Nuts and Bolts of Travel in New South Wales (NSW)

Our visit to Australia was restricted to Sydney and the Greater Blue Mountains Region because much of our time was well spent on catching up with the girls.

We used both the family car, Land Cruiser, as well as, the public transport for our travels.

Public transport though expensive is very comfortable and convenient.

Roads – Most of the highways are broad and well-marked. The State roads could be narrower and two-laned, while the roads in the city and the residential areas could range from broad to narrow, most with very wide footpaths. Since Australia is a huge country with a low density of population, the roadways are not the best but most certainly much better than that of India.

Road works were a common sight, having said that, what stood out were the safety measures that were in place during the process.

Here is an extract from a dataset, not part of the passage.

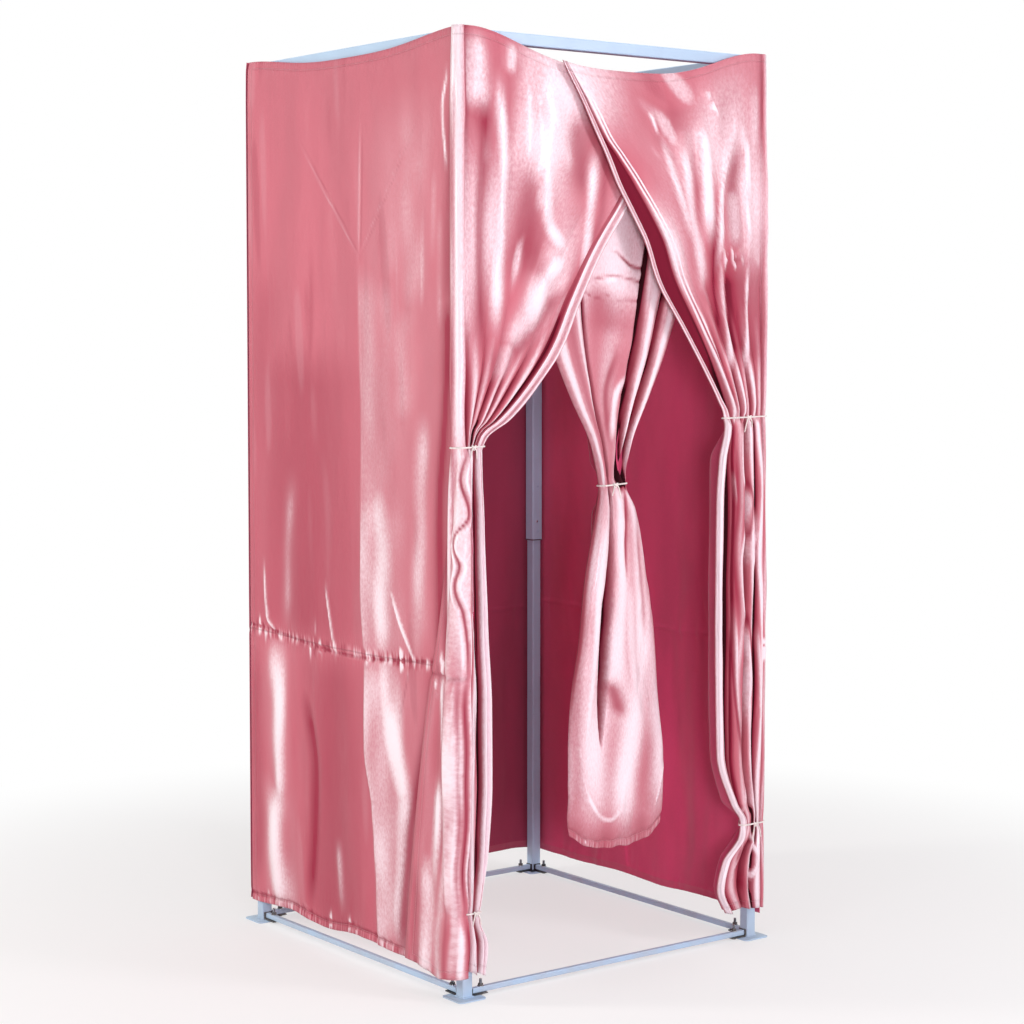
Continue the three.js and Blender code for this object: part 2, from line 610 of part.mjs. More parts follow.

Traffic is well regulated, with occasional miscreants breaking the rules. Honking is almost Nil. Peak hours could witness heavy traffic in the city, with moderate traffic in the towns and villages.
A couple of times, we spotted huge trucks tailgating cars; Don informed us that this was against the rules. We also witnessed a huge truck ahead of us travelling above its 20km/hr speed limit on a curvaceous downslope, which at a point veered much out its lane and missed crashing into an oncoming vehicle! Since much of the traffic is organized and under surveillance, a couple of these incidents really do stand out.

Taking the family car to the city was an expensive affair; the exorbitant parking charges ranging from $2 - $4 per hour, not to forget the limited parking spaces posing an even bigger problem! Also, when travelling in a private vehicle, arrangements need to be made for an e-TAG or a Visitor’s e-PASS as there are no toll booths like the ones we see in India. Ours was taken care of by the family.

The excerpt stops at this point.